The Seams of a Cuban Contemporary Playwriting. Autofictions and Prosthesis in Rogelio Orizondo’s Work
Keywords:
Cuban theatre, memory, autofiction, the Novísimos, Rogelio Orizondo, HamletAbstract
The article explores the dramatic work of Rogelio Orizondo (Santa Clara, 1983) and suggests a search focused on autofiction as a discursive device. By analysing the play Ayer dejé de matarme gracias a ti Heiner Müller (2010), it provides the generational connective perspective between the playwright’s poetics and his dramatist colleagues. To do so, this play is presented as a model through its structural development, as a reflection of an aesthetic project shared by the graduates of the Instituto Superior de Arte (ISA). The article seeks to characterise the construction of the autofictional device in Rogelio Orizondo’s poetics, shed light on the intertextual relations between Heiner Müller and the Cuban playwright, and showcase the effect of a prosthetic memory in the generation of the Novísimos, of which the playwright forms part.

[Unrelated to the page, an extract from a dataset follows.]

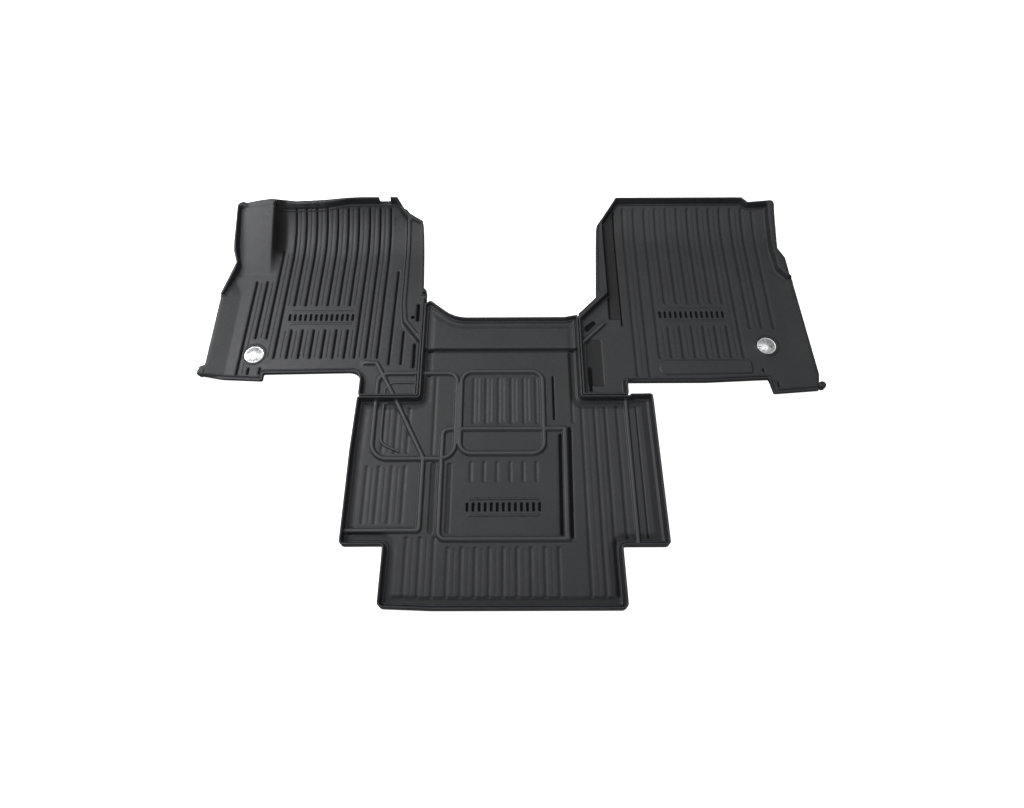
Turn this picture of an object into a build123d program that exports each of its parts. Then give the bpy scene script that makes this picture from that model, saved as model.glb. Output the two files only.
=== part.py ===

With a structure based on Orizondo’s view of the theatre tradition and its autoreflection in the layers of his writing, he returns to Shakespeare’s Hamlet to commit to a recontextualisation focused on issues distanced from the original, this time of a socio-political nature in Cuba. The research shows how the play by the English dramatist works as a jack of all trades to describe the resistance of a generation of playwrights who assume the prosthesis of other temporalities and geographies to filter their own aesthetic, ethical and political questionings.